SOURCE EXCERPT -
>>>>

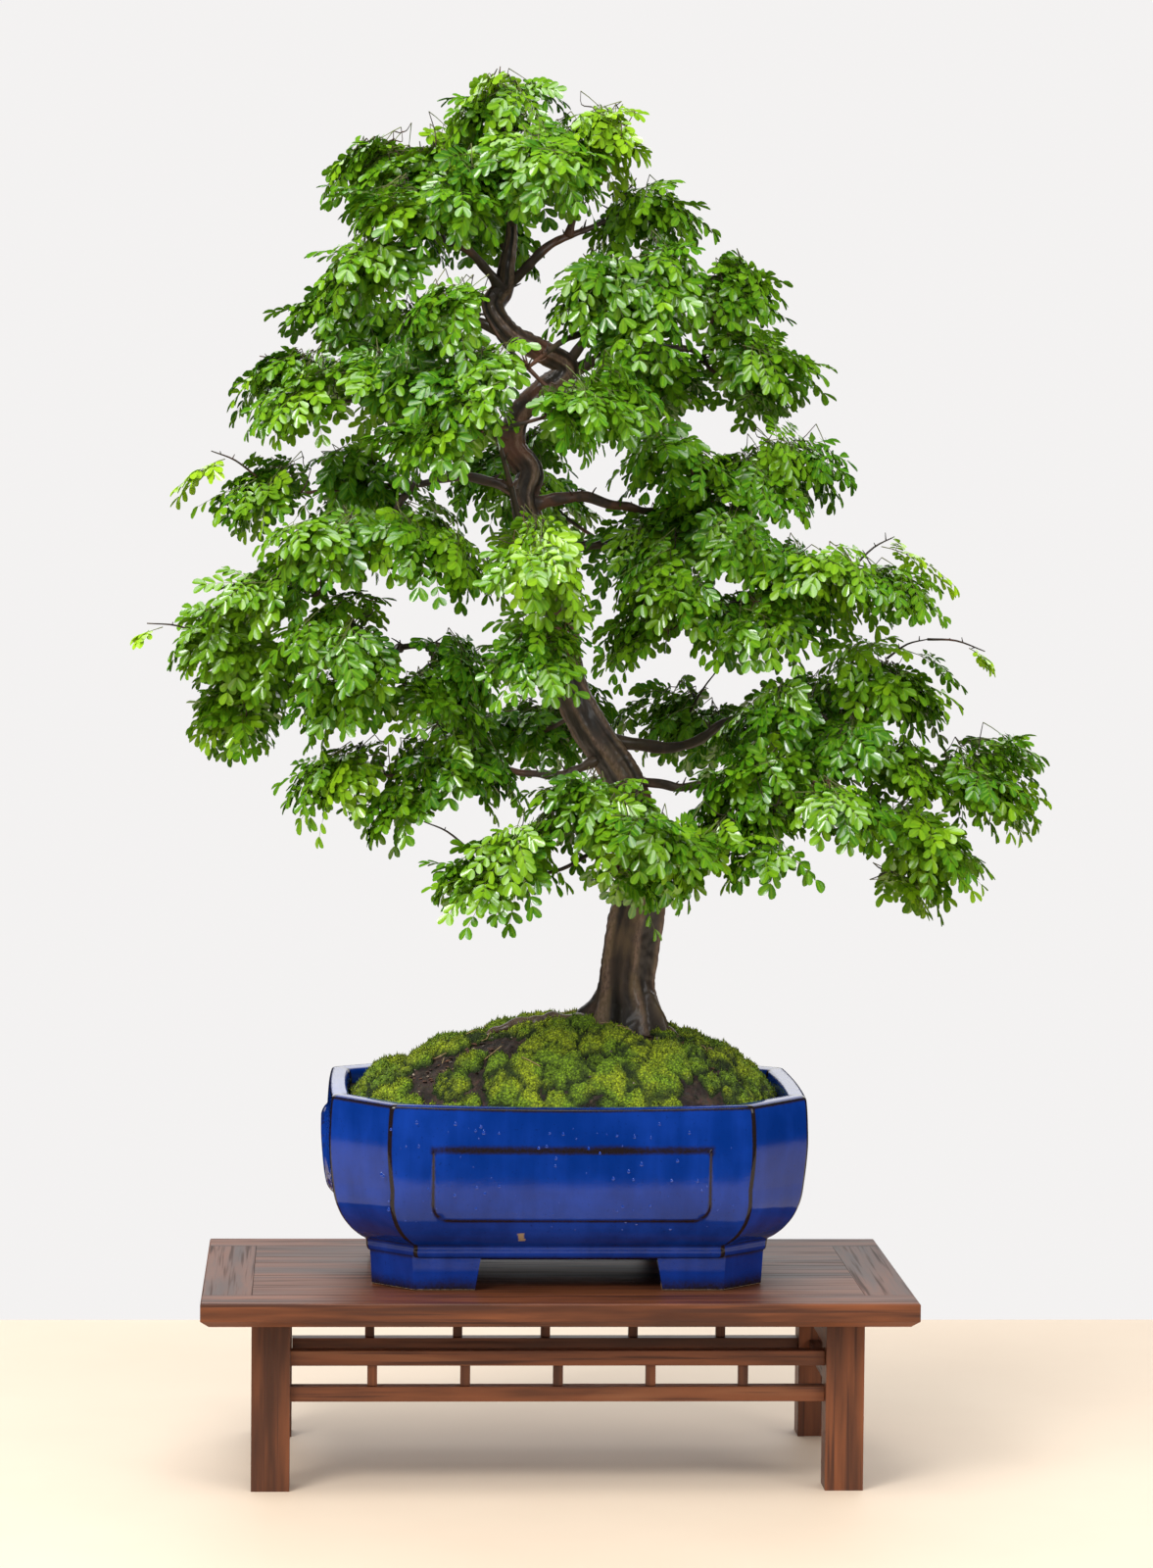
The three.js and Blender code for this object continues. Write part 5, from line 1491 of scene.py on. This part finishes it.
def leaves_of(name, hub, seed, settings):
    """One spray's compound leaves, in millimetres.

    A leaf's stalk leaves its shoot along the leaf's heading and sags by the square of the way along it. It
    carries up to three pairs of pinnae, splayed widest at its foot, and each pinna carries five pairs of
    leaflets. A leaflet is an oval, cupped along its midrib and bent down at its tip. The freshest leaves
    are small. Returns the leaflets' points and tones, and the lines of the pinnae and the stalks.
    """
    draw = np.random.default_rng(LEAF_SEED + seed)
    _, start, outward, normal, fresh = spray_shoots(name, hub, SPRAY_SEED + seed, settings)
    count = len(start)
    unfolding = np.where(fresh > 0.9, 0.4, 1.0)
    rachis = draw.uniform(*STALK_LENGTH, count) * unfolding
    t = np.linspace(0.42, 1.0, PINNA_PAIRS)
    sag = draw.uniform(0.0, 0.28, (count, 1, 1))
    nodes = sagging(start, outward, t, rachis, sag)
    along = normalised(outward[:, None] + DOWN * (2 * sag * t[None, :, None]))
    across = normalised(np.cross(along, normal[:, None]))
    over = np.cross(across, along)
    splay = np.radians(np.linspace(*PINNA_SPLAY, PINNA_PAIRS))[None, :, None]
    used = draw.uniform(size=(count, PINNA_PAIRS)) < np.array([0.4, 0.95, 1.0])[None]
    grown = draw.uniform(0.8, 1.15, count) * unfolding
    reach = np.linspace(*PINNA_LENGTH, PINNA_PAIRS)[None] * grown[:, None]
    starts, ways, ups, lengths = [], [], [], []
    for sign in (-1, 1):
        way = along * np.cos(splay) + sign * across * np.sin(splay) + draw.normal(0, 0.1, along.shape)
        starts.append(nodes[used])
        ways.append(normalised(way)[used])
        ups.append(over[used])
        lengths.append((reach * draw.uniform(0.88, 1.1, reach.shape))[used])
    starts, ways, ups, lengths = (np.concatenate(part) for part in (starts, ways, ups, lengths))
    (roots, way, flat, size), lines = pinnae_of(starts, ways, ups, lengths, draw)
    span = settings.leaflet / MM * size[:, None, None]
    side = np.cross(flat, way)
    u, v = LEAFLET_OUTLINE[None, :, 0:1], LEAFLET_OUTLINE[None, :, 1:2]
    curl = -0.14 * u**2 + 0.3 * np.abs(v)
    points = roots[:, None] + (way[:, None] * u + side[:, None] * v + flat[:, None] * curl) * span
    leaf_tone = draw.beta(2.0, 2.4, count) * 0.58 + fresh * 0.75
    pinna_tone = np.tile(np.repeat(leaf_tone, PINNA_PAIRS)[used.ravel()], 2)
    tone = np.tile(np.repeat(pinna_tone, LEAFLET_PAIRS), 2)
    tone = np.clip(tone + draw.uniform(0.02, 0.2, len(roots)), 0, 1)
    return points, tone, lines, sagging(start, outward, np.linspace(0, 1, 4), rachis, sag)


class BONSAI_OT_leaves(bpy.types.Operator):
    """Makes every spray's leaflets as one piece for each spray, and all the leaf stalks."""

    bl_idname = "bonsai.leaves"
    bl_label = "Leaves"

    def execute(self, context):
        settings = context.scene.bonsai_tree
        low, high = (np.array(corner) for corner in CAD_BOUNDS)
        green = leaf_finish(settings, "leaf")
        _, hubs = limb_paths()
        ribs, stalks = [], []
        for seed, (name, hub) in enumerate(sorted(hubs.items())):
            points, tone, lines, stems = leaves_of(name, hub, seed, settings)
            placed = here(points)
            inside = ((placed > low - BOX_MARGIN) & (placed < high + BOX_MARGIN)).all(axis=(1, 2))
            placed, tone = placed[inside], tone[inside]
            count, corners = placed.shape[:2]
            faces = copied(LEAFLET_FACES, count, corners)
            values = {"tone": np.repeat(tone, corners), "rib": np.tile(np.abs(LEAFLET_OUTLINE[:, 1]), count)}
            piece = new_mesh("leaves_" + name, placed.reshape(-1, 3), faces, values=values)
            dress(piece, green, "fresh_leaf" if name in FRESH_SPRAYS else "leaf", "spray_" + name)
            ribs.append(ribbons(lines, 0.32))
            stalks.append(ribbons(stems, 0.55))
        stem = speckled("leaf_stalk", 0.5, (60.0, 2.0, 0.5), ((0.1, 0.19, 0.03), (0.17, 0.13, 0.05)))
        for name, parts in (("leaf_ribs", ribs), ("leaf_stalks", stalks)):
            points, faces = joined(parts)
            dress(new_mesh(name, here(points), faces), stem, "leaf")
        return {"FINISHED"}


# The studio

def area_light(name, place, size, power):
    """A soft light at a place, turned to the middle of the tree."""
    light = bpy.data.lights.new(name, "AREA")
    light.shape = "RECTANGLE"
    light.size, light.size_y = size
    light.energy = power
    lamp = bpy.data.objects.new(name, light)
    bpy.context.scene.collection.objects.link(lamp)
    lamp.location = place
    lamp.visible_camera = False
    lamp.rotation_euler = (Vector(LIGHT_AIM) - Vector(place)).to_track_quat("-Z", "Y").to_euler()


class BONSAI_OT_stage(bpy.types.Operator):
    """Sets the pale floor, the soft studio light and the camera at the photograph's angle."""

    bl_idname = "bonsai.stage"
    bl_label = "Stage"

    def execute(self, context):
        left, right = STAND_X - FLOOR_HALF, STAND_X + FLOOR_HALF
        edges = [STAND_Y + FLOOR_BACK, STAND_Y - FLOOR_FRONT, STAND_Y - FLOOR_HALF]
        pale = speckled("floor", 0.55, (3.0, 4.0, 0.6), ((0.72, 0.58, 0.44), (0.8, 0.67, 0.52)))
        for name, back, front in (("floor", *edges[:2]), ("floor_front", *edges[1:])):
            corners = [(left, front, 0), (right, front, 0), (right, back, 0), (left, back, 0)]
            floor = new_mesh(name, np.array(corners, float), [(0, 1, 2, 3)], smooth=False)
            floor.data.materials.append(pale.material)
            floor.visible_glossy = name == "floor"
        world = bpy.data.worlds.new("studio")
        context.scene.world = world
        world.use_nodes = True
        backdrop = world.node_tree.nodes["Background"]
        backdrop.inputs["Color"].default_value = WORLD_COLOUR
        backdrop.inputs["Strength"].default_value = WORLD_STRENGTH
        world.cycles_visibility.glossy = False
        for name, (place, size, power) in LIGHTS.items():
            area_light(name, place, size, power)
        camera = bpy.data.cameras.new("camera")
        camera.sensor_width = SENSOR
        camera.lens = FOCAL_PX / PHOTO_HEIGHT_PX * SENSOR
        camera.clip_end = 60
        eye = bpy.data.objects.new("camera", camera)
        context.scene.collection.objects.link(eye)
        ahead = Vector((
            math.sin(CAMERA_YAW) * math.cos(CAMERA_PITCH),
            math.cos(CAMERA_YAW) * math.cos(CAMERA_PITCH),
            -math.sin(CAMERA_PITCH),
        ))
        right = Vector((math.cos(CAMERA_YAW), -math.sin(CAMERA_YAW), 0))
        up = right.cross(ahead)
        level = right * math.cos(CAMERA_ROLL) + up * math.sin(CAMERA_ROLL)
        tall = up * math.cos(CAMERA_ROLL) - right * math.sin(CAMERA_ROLL)
        turned = Matrix((level, tall, -ahead)).transposed().to_4x4()
        eye.matrix_world = Matrix.Translation(Vector(here(CAMERA_PLACE))) @ turned
        context.scene.camera = eye
        context.scene.view_settings.view_transform = "Standard"
        return {"FINISHED"}


class BONSAI_PT_panel(bpy.types.Panel):
    """Lists the steps that make the bonsai."""

    bl_idname = "BONSAI_PT_panel"
    bl_label = "Rain tree bonsai"
    bl_space_type = "VIEW_3D"
    bl_region_type = "UI"
    bl_category = "Bonsai"

    def draw(self, context):
        for step in STEPS:
            self.layout.operator(step.bl_idname)
        for group in ("bonsai_stand", "bonsai_pot", "bonsai_ground", "bonsai_tree"):
            owner = getattr(context.scene, group)
            for name in owner.__annotations__:
                self.layout.prop(owner, name)


STEPS = (BONSAI_OT_stage, BONSAI_OT_stand, BONSAI_OT_pot, BONSAI_OT_ground, BONSAI_OT_wood, BONSAI_OT_leaves)
GROUPS = {
    "bonsai_stand": StandSettings,
    "bonsai_pot": PotSettings,
    "bonsai_ground": GroundSettings,
    "bonsai_tree": TreeSettings,
}


def register():
    for name, group in GROUPS.items():
        bpy.utils.register_class(group)
        setattr(bpy.types.Scene, name, PointerProperty(type=group))
    for step in STEPS:
        bpy.utils.register_class(step)
    bpy.utils.register_class(BONSAI_PT_panel)


def unregister():
    bpy.utils.unregister_class(BONSAI_PT_panel)
    for step in reversed(STEPS):
        bpy.utils.unregister_class(step)
    for name, group in reversed(GROUPS.items()):
        delattr(bpy.types.Scene, name)
        bpy.utils.unregister_class(group)


def main():
    """Makes everything in order."""
    register()
    bpy.ops.bonsai.stage()
    bpy.ops.bonsai.stand()
    bpy.ops.bonsai.pot()
    bpy.ops.bonsai.ground()
    bpy.ops.bonsai.wood()
    bpy.ops.bonsai.leaves()


if __name__ == "__main__":
    main()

<<<<

WHAT IS ASKED -
Repeat, exactly and only, the lines from the beginning of the material through the line that contains "leaves, in millimetres.".

ANSWER TO THE TASK -
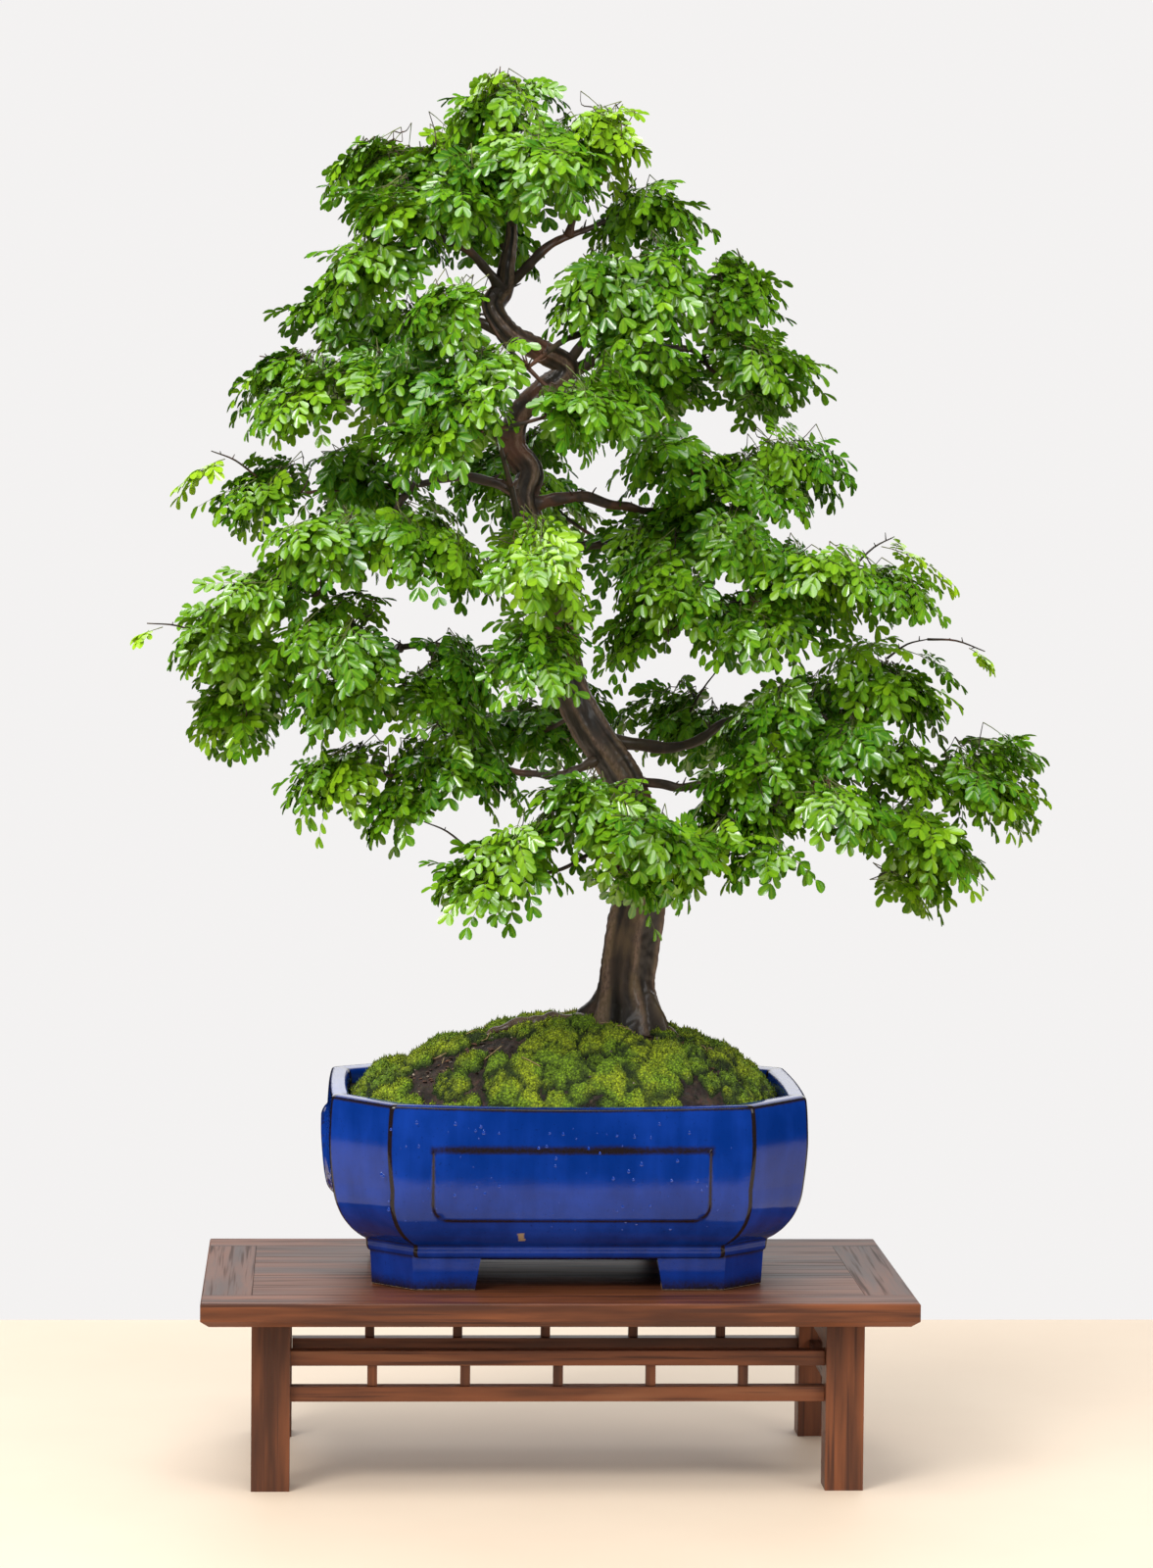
The three.js and Blender code for this object continues. Write part 5, from line 1491 of scene.py on. This part finishes it.
def leaves_of(name, hub, seed, settings):
    """One spray's compound leaves, in millimetres.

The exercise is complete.